# To be done
Extract the listing below in full, unchanged.

# Data shown

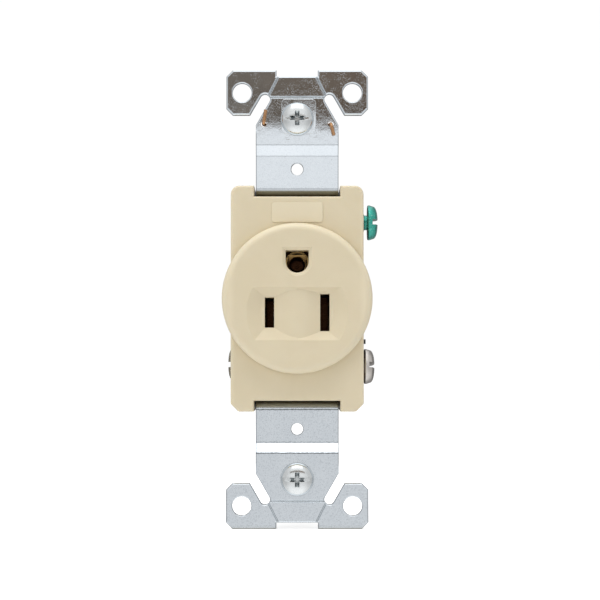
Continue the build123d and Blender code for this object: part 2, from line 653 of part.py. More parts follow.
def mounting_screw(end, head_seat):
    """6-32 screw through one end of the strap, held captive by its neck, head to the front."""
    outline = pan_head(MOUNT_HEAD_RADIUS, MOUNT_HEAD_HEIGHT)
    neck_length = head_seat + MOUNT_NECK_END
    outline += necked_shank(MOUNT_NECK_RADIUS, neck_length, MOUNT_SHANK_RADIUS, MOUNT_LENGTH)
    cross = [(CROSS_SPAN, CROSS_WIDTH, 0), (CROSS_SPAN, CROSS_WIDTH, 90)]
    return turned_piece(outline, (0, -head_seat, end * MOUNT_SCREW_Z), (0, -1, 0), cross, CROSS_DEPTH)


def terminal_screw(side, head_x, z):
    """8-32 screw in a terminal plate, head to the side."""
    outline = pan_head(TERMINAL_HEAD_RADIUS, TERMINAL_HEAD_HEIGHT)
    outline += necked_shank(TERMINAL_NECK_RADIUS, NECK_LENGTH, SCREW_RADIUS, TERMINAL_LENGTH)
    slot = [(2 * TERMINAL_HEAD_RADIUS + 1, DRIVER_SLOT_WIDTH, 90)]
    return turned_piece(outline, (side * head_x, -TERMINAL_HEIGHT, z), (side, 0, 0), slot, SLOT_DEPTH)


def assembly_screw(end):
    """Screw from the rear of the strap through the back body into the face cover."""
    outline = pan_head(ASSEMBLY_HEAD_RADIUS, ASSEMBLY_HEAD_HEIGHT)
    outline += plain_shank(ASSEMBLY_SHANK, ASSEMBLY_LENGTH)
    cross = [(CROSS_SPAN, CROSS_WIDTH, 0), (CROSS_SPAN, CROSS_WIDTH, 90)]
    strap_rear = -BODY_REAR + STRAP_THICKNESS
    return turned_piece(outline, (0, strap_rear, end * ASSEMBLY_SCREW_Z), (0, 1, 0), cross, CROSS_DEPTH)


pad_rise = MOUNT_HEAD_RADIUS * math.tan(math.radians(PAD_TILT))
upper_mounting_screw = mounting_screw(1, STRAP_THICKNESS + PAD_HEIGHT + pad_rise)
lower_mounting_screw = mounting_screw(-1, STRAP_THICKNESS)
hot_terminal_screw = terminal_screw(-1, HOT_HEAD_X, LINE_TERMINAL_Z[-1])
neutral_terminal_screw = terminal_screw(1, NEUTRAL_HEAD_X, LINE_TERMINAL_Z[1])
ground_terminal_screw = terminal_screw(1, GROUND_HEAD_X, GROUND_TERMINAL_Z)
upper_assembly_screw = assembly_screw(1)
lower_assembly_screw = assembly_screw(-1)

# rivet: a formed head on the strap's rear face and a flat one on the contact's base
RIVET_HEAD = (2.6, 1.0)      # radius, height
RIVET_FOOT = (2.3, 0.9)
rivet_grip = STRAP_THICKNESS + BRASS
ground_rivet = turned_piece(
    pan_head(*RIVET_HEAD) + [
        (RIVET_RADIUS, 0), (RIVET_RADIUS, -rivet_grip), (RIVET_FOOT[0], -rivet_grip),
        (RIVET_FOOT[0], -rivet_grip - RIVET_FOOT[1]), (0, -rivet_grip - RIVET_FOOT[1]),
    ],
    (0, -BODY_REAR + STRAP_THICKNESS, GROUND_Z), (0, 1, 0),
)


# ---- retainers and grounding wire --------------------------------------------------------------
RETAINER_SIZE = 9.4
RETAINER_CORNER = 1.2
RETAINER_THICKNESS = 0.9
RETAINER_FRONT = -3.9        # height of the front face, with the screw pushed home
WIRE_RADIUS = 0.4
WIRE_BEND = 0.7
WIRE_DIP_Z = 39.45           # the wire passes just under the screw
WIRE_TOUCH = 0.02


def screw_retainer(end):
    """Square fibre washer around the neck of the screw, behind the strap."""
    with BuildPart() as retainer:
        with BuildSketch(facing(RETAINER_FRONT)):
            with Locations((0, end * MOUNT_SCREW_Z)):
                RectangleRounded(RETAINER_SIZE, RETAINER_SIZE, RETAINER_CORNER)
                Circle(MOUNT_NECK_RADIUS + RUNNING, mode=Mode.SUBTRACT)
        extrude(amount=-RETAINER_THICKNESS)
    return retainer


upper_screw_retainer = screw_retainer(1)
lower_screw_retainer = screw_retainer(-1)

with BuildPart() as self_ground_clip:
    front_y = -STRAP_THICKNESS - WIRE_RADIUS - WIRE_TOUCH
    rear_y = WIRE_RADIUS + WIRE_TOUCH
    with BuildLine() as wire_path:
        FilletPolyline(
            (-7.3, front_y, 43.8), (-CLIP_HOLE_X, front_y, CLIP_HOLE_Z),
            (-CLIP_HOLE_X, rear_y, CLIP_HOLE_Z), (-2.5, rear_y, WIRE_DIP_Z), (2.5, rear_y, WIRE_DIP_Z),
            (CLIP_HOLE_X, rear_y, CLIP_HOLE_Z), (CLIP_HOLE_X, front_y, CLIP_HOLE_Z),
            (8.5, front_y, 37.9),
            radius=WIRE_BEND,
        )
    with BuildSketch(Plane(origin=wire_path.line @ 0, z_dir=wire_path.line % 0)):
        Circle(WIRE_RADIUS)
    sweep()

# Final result
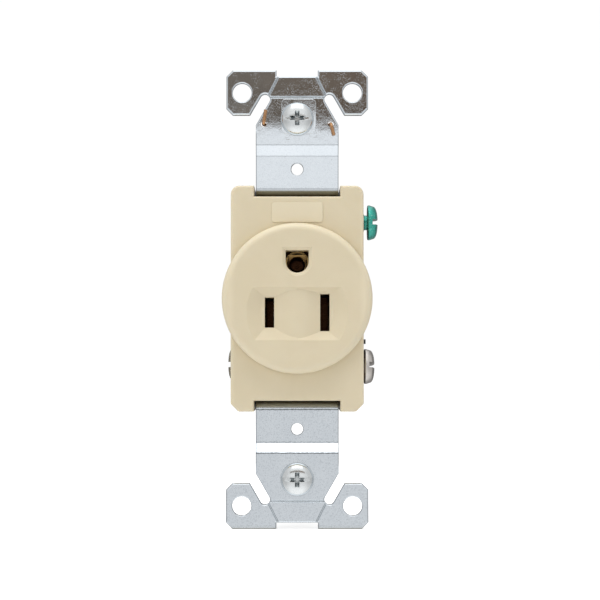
Continue the build123d and Blender code for this object: part 2, from line 653 of part.py. More parts follow.
def mounting_screw(end, head_seat):
    """6-32 screw through one end of the strap, held captive by its neck, head to the front."""
    outline = pan_head(MOUNT_HEAD_RADIUS, MOUNT_HEAD_HEIGHT)
    neck_length = head_seat + MOUNT_NECK_END
    outline += necked_shank(MOUNT_NECK_RADIUS, neck_length, MOUNT_SHANK_RADIUS, MOUNT_LENGTH)
    cross = [(CROSS_SPAN, CROSS_WIDTH, 0), (CROSS_SPAN, CROSS_WIDTH, 90)]
    return turned_piece(outline, (0, -head_seat, end * MOUNT_SCREW_Z), (0, -1, 0), cross, CROSS_DEPTH)


def terminal_screw(side, head_x, z):
    """8-32 screw in a terminal plate, head to the side."""
    outline = pan_head(TERMINAL_HEAD_RADIUS, TERMINAL_HEAD_HEIGHT)
    outline += necked_shank(TERMINAL_NECK_RADIUS, NECK_LENGTH, SCREW_RADIUS, TERMINAL_LENGTH)
    slot = [(2 * TERMINAL_HEAD_RADIUS + 1, DRIVER_SLOT_WIDTH, 90)]
    return turned_piece(outline, (side * head_x, -TERMINAL_HEIGHT, z), (side, 0, 0), slot, SLOT_DEPTH)


def assembly_screw(end):
    """Screw from the rear of the strap through the back body into the face cover."""
    outline = pan_head(ASSEMBLY_HEAD_RADIUS, ASSEMBLY_HEAD_HEIGHT)
    outline += plain_shank(ASSEMBLY_SHANK, ASSEMBLY_LENGTH)
    cross = [(CROSS_SPAN, CROSS_WIDTH, 0), (CROSS_SPAN, CROSS_WIDTH, 90)]
    strap_rear = -BODY_REAR + STRAP_THICKNESS
    return turned_piece(outline, (0, strap_rear, end * ASSEMBLY_SCREW_Z), (0, 1, 0), cross, CROSS_DEPTH)


pad_rise = MOUNT_HEAD_RADIUS * math.tan(math.radians(PAD_TILT))
upper_mounting_screw = mounting_screw(1, STRAP_THICKNESS + PAD_HEIGHT + pad_rise)
lower_mounting_screw = mounting_screw(-1, STRAP_THICKNESS)
hot_terminal_screw = terminal_screw(-1, HOT_HEAD_X, LINE_TERMINAL_Z[-1])
neutral_terminal_screw = terminal_screw(1, NEUTRAL_HEAD_X, LINE_TERMINAL_Z[1])
ground_terminal_screw = terminal_screw(1, GROUND_HEAD_X, GROUND_TERMINAL_Z)
upper_assembly_screw = assembly_screw(1)
lower_assembly_screw = assembly_screw(-1)

# rivet: a formed head on the strap's rear face and a flat one on the contact's base
RIVET_HEAD = (2.6, 1.0)      # radius, height
RIVET_FOOT = (2.3, 0.9)
rivet_grip = STRAP_THICKNESS + BRASS
ground_rivet = turned_piece(
    pan_head(*RIVET_HEAD) + [
        (RIVET_RADIUS, 0), (RIVET_RADIUS, -rivet_grip), (RIVET_FOOT[0], -rivet_grip),
        (RIVET_FOOT[0], -rivet_grip - RIVET_FOOT[1]), (0, -rivet_grip - RIVET_FOOT[1]),
    ],
    (0, -BODY_REAR + STRAP_THICKNESS, GROUND_Z), (0, 1, 0),
)


# ---- retainers and grounding wire --------------------------------------------------------------
RETAINER_SIZE = 9.4
RETAINER_CORNER = 1.2
RETAINER_THICKNESS = 0.9
RETAINER_FRONT = -3.9        # height of the front face, with the screw pushed home
WIRE_RADIUS = 0.4
WIRE_BEND = 0.7
WIRE_DIP_Z = 39.45           # the wire passes just under the screw
WIRE_TOUCH = 0.02


def screw_retainer(end):
    """Square fibre washer around the neck of the screw, behind the strap."""
    with BuildPart() as retainer:
        with BuildSketch(facing(RETAINER_FRONT)):
            with Locations((0, end * MOUNT_SCREW_Z)):
                RectangleRounded(RETAINER_SIZE, RETAINER_SIZE, RETAINER_CORNER)
                Circle(MOUNT_NECK_RADIUS + RUNNING, mode=Mode.SUBTRACT)
        extrude(amount=-RETAINER_THICKNESS)
    return retainer


upper_screw_retainer = screw_retainer(1)
lower_screw_retainer = screw_retainer(-1)

with BuildPart() as self_ground_clip:
    front_y = -STRAP_THICKNESS - WIRE_RADIUS - WIRE_TOUCH
    rear_y = WIRE_RADIUS + WIRE_TOUCH
    with BuildLine() as wire_path:
        FilletPolyline(
            (-7.3, front_y, 43.8), (-CLIP_HOLE_X, front_y, CLIP_HOLE_Z),
            (-CLIP_HOLE_X, rear_y, CLIP_HOLE_Z), (-2.5, rear_y, WIRE_DIP_Z), (2.5, rear_y, WIRE_DIP_Z),
            (CLIP_HOLE_X, rear_y, CLIP_HOLE_Z), (CLIP_HOLE_X, front_y, CLIP_HOLE_Z),
            (8.5, front_y, 37.9),
            radius=WIRE_BEND,
        )
    with BuildSketch(Plane(origin=wire_path.line @ 0, z_dir=wire_path.line % 0)):
        Circle(WIRE_RADIUS)
    sweep()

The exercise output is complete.